Determining Test Mode
Read the acceptance criteria and determine whether each criterion requires browser testing, API testing, or both.
Browser Testing (Playwright) — use when criteria mention:
- •Form, button, page, click, display, redirect, modal, navigation
- •Responsive, layout, visual appearance, text content on page
- •User interactions (fill, submit, hover, scroll, drag)
- •Page load, rendering, error pages, redirects
API Testing (curl + jq) — use when criteria mention:
- •Endpoint, route, response, status code, JSON, header, payload
- •REST verbs (GET, POST, PUT, DELETE, PATCH)
- •Authentication tokens, rate limiting, CORS
- •Response body structure, data validation
Mixed — when criteria include both UI and API elements:
- •Test API criteria with curl first, then UI criteria with Playwright
- •Document which tool was used for each criterion
Extracting the Target URL
DEV provides the target URL in their ticket comment when moving the ticket to in-review. Look for it in:
- •The most recent DEV comment on the ticket
- •Specifically in a "Testing" or "How to test" section
- •Look for HTTP/HTTPS URLs (e.g.,
http://dev-app:3000,http://devteam-dev-app:8080)
If no URL is found in the ticket comments:
- •Post to #standup:
@dev [TICKET-ID] is in in-qa but no test URL was provided. Where is the running instance? - •Do NOT attempt to test without a target URL. Move to the next ticket in the queue.
Browser Testing with Playwright
Writing Test Scripts
Write ad-hoc Playwright scripts based on acceptance criteria.

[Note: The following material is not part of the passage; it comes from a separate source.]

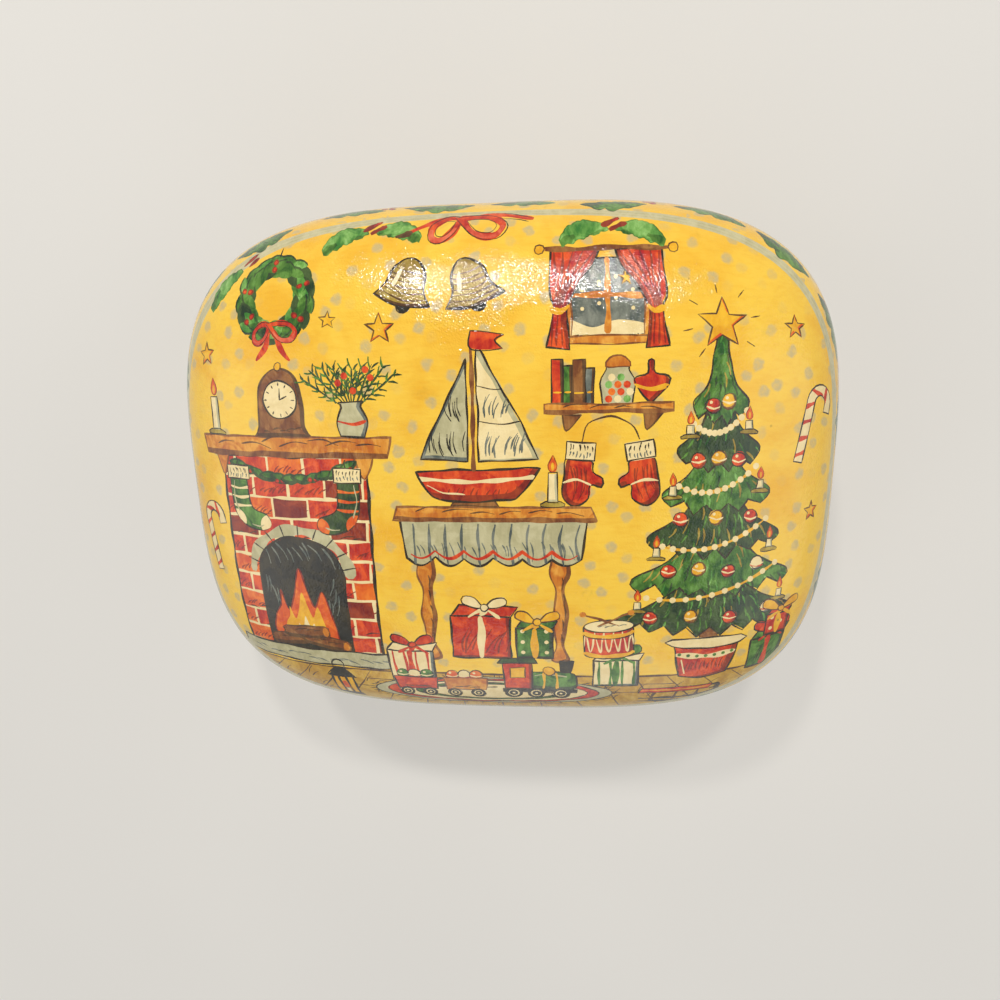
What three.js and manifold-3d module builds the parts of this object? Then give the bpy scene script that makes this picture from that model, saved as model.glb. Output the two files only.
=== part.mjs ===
// A lift-off papier mache trinket box: a moulded base tray, a locating collar
// glued inside its mouth, and a domed lid that drops over the collar.
//
// Millimetres, +Z up. The origin is the middle of the flat face that the box
// stands on, +X runs along the length and +Y towards the back.

import * as THREE from "three";
import { mergeVertices } from "three/addons/utils/BufferGeometryUtils.js";
import Module from "manifold-3d";

// Outline, seen from above: a superellipse. Power 2 is an ellipse, and a higher
// power has squarer corners.
const LENGTH = 150;
const WIDTH = 119.5;
const OUTLINE_POWER = 3.4;

// The tray and the lid are one hollow moulding, sawn apart, so they share a wall.
const WALL = 3.5;

// Base tray
const BASE_HEIGHT = 34; // table to mouth
const BASE_FLOOR = 4;
const BASE_CORNER = 15; // rounding between the side and the flat bottom

// Domed lid
const LID_HEIGHT = 30.5; // mouth to crown
const DOME_POWER = 2.87; // of the superellipse that is the dome's section

// Locating collar, a strip bent round inside the tray's mouth
const COLLAR_THICKNESS = 1.8;
const COLLAR_DEPTH = 10; // glued inside the tray
const COLLAR_RISE = 5; // stands up inside the lid
const COLLAR_BUTT_GAP = 0.6; // where the strip's two ends meet, at the back
const COLLAR_EDGE = 0.5; // chamfer on its top edges

// Clearances
const SEAM_GAP = 0.3; // lid resting on the tray's rim
const GLUE_LINE = 0.3; // collar to the tray's wall
const LID_FIT = 0.35; // collar to the lid's wall

const MOUTH_EDGE = 0.5; // softened outer edge of both mouths

// Facets
const AROUND = 96;
const DOME_STEPS = 13;
const CORNER_STEPS = 6;
const WELD = 1e-4;

const GROUND_YELLOW = 0xf2cf5e;
const COLLAR_BLACK = 0x17130f;
const LACQUER_ROUGHNESS = 0.25;
const COLLAR_ROUGHNESS = 0.4;

// One ring of a shell's profile: half its length, half its width, and its height.
const ring = (halfLength, halfWidth, height) => ({ halfLength, halfWidth, height });

// The outline drawn in by one distance all round.
const inset = (distance, height) =>
  ring(LENGTH / 2 - distance, WIDTH / 2 - distance, height);

// A ring shrunk to a point on the box's axis.
const pole = (height) => ring(0, 0, height);

// How far the outline reaches at an angle, where 1 is the half length or half width.
function outlineReach(angle) {
  const along = Math.abs(Math.cos(angle)) ** OUTLINE_POWER;
  const across = Math.abs(Math.sin(angle)) ** OUTLINE_POWER;
  return (along + across) ** (-1 / OUTLINE_POWER);
}

// Shared corners merged, which leaves the surface closed.
function welded(geometry) {
  const bare = geometry.clone();
  bare.deleteAttribute("normal");
  bare.deleteAttribute("uv");
  const merged = mergeVertices(bare, WELD);
  merged.computeVertexNormals();
  return merged;
}

// A turned shell whose round rings are then drawn out to the outline. The profile
// runs from pole to pole, or back to its own start.
function shellGeometry(rings) {
  const profile = rings.map((r) => new THREE.Vector2(r.halfLength, r.height));
  const geometry = new THREE.LatheGeometry(profile, AROUND);
  const position = geometry.getAttribute("position");
  for (let turn = 0; turn <= AROUND; turn++) {
    const angle = ((turn % AROUND) / AROUND) * 2 * Math.PI;
    const reach = outlineReach(angle);
    const x = reach * Math.cos(angle);
    const y = reach * Math.sin(angle);
    rings.forEach((r, i) => {
      const index = turn * rings.length + i;
      position.setXYZ(index, r.halfLength * x, r.halfWidth * y, r.height);
    });
  }
  return welded(geometry);
}

// A rounded corner from the side wall, at wallInset, down to a floor.
function cornerRings(wallInset, floorHeight, radius) {
  return Array.from({ length: CORNER_STEPS + 1 }, (_, i) => {
    const turn = (i / CORNER_STEPS) * (Math.PI / 2);
    const distance = wallInset + radius * (1 - Math.cos(turn));
    return inset(distance, floorHeight + radius * (1 - Math.sin(turn)));
  });
}

// One ring of the dome. share runs from 0 at the mouth to 1 at the crown, and
// depth is measured into the wall, square to the outer surface.
function domeRing(share, depth) {
  const turn = (share * Math.PI) / 2;
  const c = Math.cos(turn);
  const s = Math.sin(turn);
  const reach = (c ** DOME_POWER + s ** DOME_POWER) ** (-1 / DOME_POWER);
  const out = reach * c;
  const up = reach * s;
  const leanOut = out ** (DOME_POWER - 1) / (LENGTH / 2);
  const leanUp = up ** (DOME_POWER - 1) / LID_HEIGHT;
  const lean = Math.hypot(leanOut, leanUp);
  const inward = (depth * leanOut) / lean;
  return ring(
    (LENGTH / 2) * out - inward,
    (WIDTH / 2) * out - inward,
    LID_HEIGHT * up - (depth * leanUp) / lean,
  );
}

// The dome's rings above the softened mouth, from the lowest up.
function domeRings(depth) {
  const rings = Array.from({ length: DOME_STEPS }, (_, i) =>
    domeRing(i / DOME_STEPS, depth),
  );
  return rings.filter((r) => r.height > MOUTH_EDGE);
}

// Flat underside, rounded bottom edge, upright side and level mouth.
function baseTrayRings() {
  return [
    pole(0),
    ...cornerRings(0, 0, BASE_CORNER).reverse(),
    inset(0, BASE_HEIGHT - MOUTH_EDGE),
    inset(MOUTH_EDGE, BASE_HEIGHT),
    inset(WALL, BASE_HEIGHT),
    ...cornerRings(WALL, BASE_FLOOR, BASE_CORNER - WALL),
    pole(BASE_FLOOR),
  ];
}

// Built with its mouth at height 0.
function lidRings() {
  return [
    pole(LID_HEIGHT - WALL),
    ...domeRings(WALL).reverse(),
    inset(WALL, 0),
    inset(MOUTH_EDGE, 0),
    inset(0, MOUTH_EDGE),
    ...domeRings(0),
    pole(LID_HEIGHT),
  ];
}

// Glued below the mouth, and sanded back above it to let the lid drop on.
function collarRings() {
  const glued = WALL + GLUE_LINE;
  const free = WALL + LID_FIT;
  const inner = Math.max(glued, free) + COLLAR_THICKNESS;
  const bottom = BASE_HEIGHT - COLLAR_DEPTH;
  const top = BASE_HEIGHT + COLLAR_RISE;
  return [
    inset(glued, bottom),
    inset(glued, BASE_HEIGHT),
    inset(free, BASE_HEIGHT + SEAM_GAP),
    inset(free, top - COLLAR_EDGE),
    inset(free + COLLAR_EDGE, top),
    inset(inner - COLLAR_EDGE, top),
    inset(inner, top - COLLAR_EDGE),
    inset(inner, bottom),
    inset(glued, bottom),
  ];
}

const wasm = await Module();
wasm.setup();

function toSolid(geometry) {
  return new wasm.Manifold(
    new wasm.Mesh({
      numProp: 3,
      vertProperties: new Float32Array(geometry.getAttribute("position").array),
      triVerts: new Uint32Array(geometry.index.array),
    }),
  );
}

function toGeometry(solid) {
  const mesh = solid.getMesh();
  const geometry = new THREE.BufferGeometry();
  const corners = new THREE.BufferAttribute(mesh.vertProperties, mesh.numProp);
  geometry.setAttribute("position", corners);
  geometry.setIndex(new THREE.BufferAttribute(mesh.triVerts, 1));
  geometry.computeVertexNormals();
  return geometry;
}

// The bent strip, cut through where its two ends butt together.
function collarGeometry() {
  const reach = WIDTH / 2;
  const height = 2 * (COLLAR_DEPTH + COLLAR_RISE);
  const cutter = new THREE.BoxGeometry(COLLAR_BUTT_GAP, reach, height);
  cutter.translate(0, reach, BASE_HEIGHT);
  const strip = toSolid(shellGeometry(collarRings()));
  return toGeometry(strip.subtract(toSolid(welded(cutter))));
}

function piece(name, geometry, color, roughness) {
  const material = new THREE.MeshStandardMaterial({
    color,
    roughness,
    metalness: 0,
  });
  const mesh = new THREE.Mesh(geometry, material);
  mesh.name = name;
  return mesh;
}

const baseTray = piece(
  "base_tray",
  shellGeometry(baseTrayRings()),
  GROUND_YELLOW,
  LACQUER_ROUGHNESS,
);

const baseCollar = piece(
  "base_collar",
  collarGeometry(),
  COLLAR_BLACK,
  COLLAR_ROUGHNESS,
);

const domedLid = piece(
  "domed_lid",
  shellGeometry(lidRings()),
  GROUND_YELLOW,
  LACQUER_ROUGHNESS,
);
domedLid.position.z = BASE_HEIGHT + SEAM_GAP;

const box = new THREE.Group();
box.name = "papier_mache_trinket_box";
box.add(baseTray, baseCollar, domedLid);

export default box;
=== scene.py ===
import math
import random
from contextlib import contextmanager

import bpy
import numpy as np
from mathutils import Matrix, Vector
from mathutils.geometry import delaunay_2d_cdt


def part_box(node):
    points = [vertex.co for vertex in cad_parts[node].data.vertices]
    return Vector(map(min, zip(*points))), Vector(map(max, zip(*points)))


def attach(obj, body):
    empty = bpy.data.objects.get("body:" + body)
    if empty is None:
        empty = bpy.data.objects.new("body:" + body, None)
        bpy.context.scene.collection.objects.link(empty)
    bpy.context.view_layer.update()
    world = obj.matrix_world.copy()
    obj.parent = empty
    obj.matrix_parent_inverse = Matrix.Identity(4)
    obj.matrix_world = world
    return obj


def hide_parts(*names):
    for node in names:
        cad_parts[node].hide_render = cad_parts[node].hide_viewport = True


bl_info = {
    "name": "Papier Mache Trinket Box",
    "version": (1, 0, 0),
    "blender": (4, 5, 0),
    "location": "3D View > Sidebar > Trinket Box",
    "description": "Paints and varnishes the shells of a lift-off trinket box",
    "category": "Object",
}

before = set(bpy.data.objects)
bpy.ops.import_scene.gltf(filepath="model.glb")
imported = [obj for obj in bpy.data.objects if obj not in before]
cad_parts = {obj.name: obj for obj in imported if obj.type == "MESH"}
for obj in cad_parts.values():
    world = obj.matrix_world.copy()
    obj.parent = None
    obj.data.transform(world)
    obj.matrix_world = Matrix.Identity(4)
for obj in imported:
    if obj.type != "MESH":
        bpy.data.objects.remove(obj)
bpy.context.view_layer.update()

MM = 0.001


def in_mm(node):
    """A construction node's lowest and highest corners, in millimetres."""
    low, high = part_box(node)
    return low / MM, high / MM


TRAY_HIGH = in_mm("base_tray")[1]
LID_LOW, LID_HIGH = in_mm("domed_lid")
COLLAR_LOW, COLLAR_HIGH = in_mm("base_collar")
HALF_LENGTH = TRAY_HIGH.x
HALF_WIDTH = TRAY_HIGH.y
MEAN_HALF = (HALF_LENGTH + HALF_WIDTH) / 2

# Shape values that the construction's boxes don't tell, in millimetres
OUTLINE_POWER = 3.4  # of the superellipse seen from above
DOME_POWER = 2.87  # of the lid's section
TRAY_CORNER = 15.0
WALL = 3.5
FLOOR = 4.0
MOUTH_EDGE = 0.5
INNER_EDGE = 0.4
COLLAR_THICKNESS = 1.85
COLLAR_SANDING = 0.05  # taken off the collar above the tray, for the lid's fit
COLLAR_BUTT_GAP = 0.6
COLLAR_EDGE = 0.5

# How finely things are cut, in millimetres or in counts
GRID = 1.8
BRUSH_STEP = 0.86
LEAF_STEPS = 44
AROUND = 288
RING_TURN = np.arange(AROUND) / AROUND * 2 * math.pi
OUTLINE_STEPS = 1440  # for lengths measured round the outline
DOME_STEPS = 220
ARC_STEPS = 24
EDGE_STEPS = 4
COLLAR_EDGE_STEPS = 3
LIP_STEPS = 2
INNER_DOME_STEPS = 18
INNER_DOME_FOOT = 2.0  # height above the mouth of the lid's lowest inner ring
INNER_CORNER_STEPS = 10
WELD = 1e-5
EDGE_MARGIN = 0.0165  # of a skin's reach, kept clear of paint at its mouth
GRID_MARGIN = 0.004  # of a skin's reach, between the grid and the rings at its mouth
RIM_SLACK = 1e-4  # of a skin's reach
TURN_SLACK = 1e-6  # radians
NORMAL_REACH = 0.05  # to the points beside one whose normal is worked out
WINDING_LOAD = 4_000_000  # pairs of a point and an edge that are tested in one go

# Painted lines round the box, as heights in millimetres
SHOULDER = 15.4  # above the lid's mouth
TRAY_LINE = 12.5
FOOT_LINE = 5.0

# How the painter's hand and the mould's press show, in millimetres
INK_WIDTH = 0.75
INK_PRESS = 0.84  # share of its full width that an outline is drawn with
PRESS_WAVE = 9  # from one press of the brush to the next
PRESS_MEAN, PRESS_SWING = 0.9, 0.28  # shares of a stroke's width
START_TIP, END_TIP = 0.25, 0.2  # squares of the shares of its width left at its ends
HATCH_LEAN = 12  # degrees either way
HATCH_BEND = 0.08  # of a short stroke's length
TREMOR_WAVE = 16
HAND_TREMOR = 0.15
HAND_HOLLOW = 0.22
SEAM_FADE = 8  # from the seam, over which the crown's hollows come in
FOOT_FADE = 12
BLUNT = (0.01, 0.01)  # shares of a stroke's length over which its ends thin out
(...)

Save scripts to /tmp/test-{TICKET_ID}.js and execute them.
Basic Script Structure
const { chromium } = require('playwright');
(async () => {
const browser = await chromium.launch({ headless: true });
const page = await browser.newPage();
const TICKET_ID = 'TICKET-123';
const evidenceDir = `/home/agent/evidence/${TICKET_ID}`;
// Ensure evidence directory exists
const fs = require('fs');
fs.mkdirSync(evidenceDir, { recursive: true });
try {
// Navigate to the target URL
await page.goto('http://target-url:3000');
// AC-1: Verify page loads with correct title
const title = await page.title();
if (title.includes('Expected Title')) {
await page.screenshot({ path: `${evidenceDir}/${TICKET_ID}-AC1-pass.png` });
console.log('AC-1: PASS - Title is correct');
} else {
await page.screenshot({ path: `${evidenceDir}/${TICKET_ID}-AC1-fail.png` });
console.log(`AC-1: FAIL - Expected title containing "Expected Title", got "${title}"`);
}
// AC-2: Verify login form works
await page.fill('#username', 'testuser');
await page.fill('#password', 'testpass');
await page.screenshot({ path: `${evidenceDir}/${TICKET_ID}-AC2-before-submit.png` });
await page.click('#login-button');
await page.waitForNavigation();
const url = page.url();
if (url.includes('/dashboard')) {
await page.screenshot({ path: `${evidenceDir}/${TICKET_ID}-AC2-pass.png` });
console.log('AC-2: PASS - Login redirects to dashboard');
} else {
await page.screenshot({ path: `${evidenceDir}/${TICKET_ID}-AC2-fail.png` });
console.log(`AC-2: FAIL - Expected redirect to /dashboard, got ${url}`);
}
} catch (error) {
await page.screenshot({ path: `${evidenceDir}/${TICKET_ID}-error.png` });
console.error(`Test error: ${error.message}`);
} finally {
await browser.close();
}
})();
Running the Script
node /tmp/test-TICKET-123.js
Common Playwright Operations
// Navigation
await page.goto('http://target:3000/path');
await page.waitForNavigation();
await page.waitForSelector('#element');
await page.waitForTimeout(1000); // only when necessary
// Interaction
await page.click('#button');
await page.fill('#input', 'value');
await page.selectOption('#dropdown', 'option-value');
await page.check('#checkbox');
// Reading content
const text = await page.textContent('#element');
const value = await page.inputValue('#input');
const visible = await page.isVisible('#element');
const count = await page.locator('.item').count();
// Screenshots
await page.screenshot({ path: '/home/agent/evidence/TICKET-123/AC1-pass.png' });
await page.screenshot({ path: '/home/agent/evidence/TICKET-123/AC1-pass.png', fullPage: true });
// Assertions (manual — check values and log results)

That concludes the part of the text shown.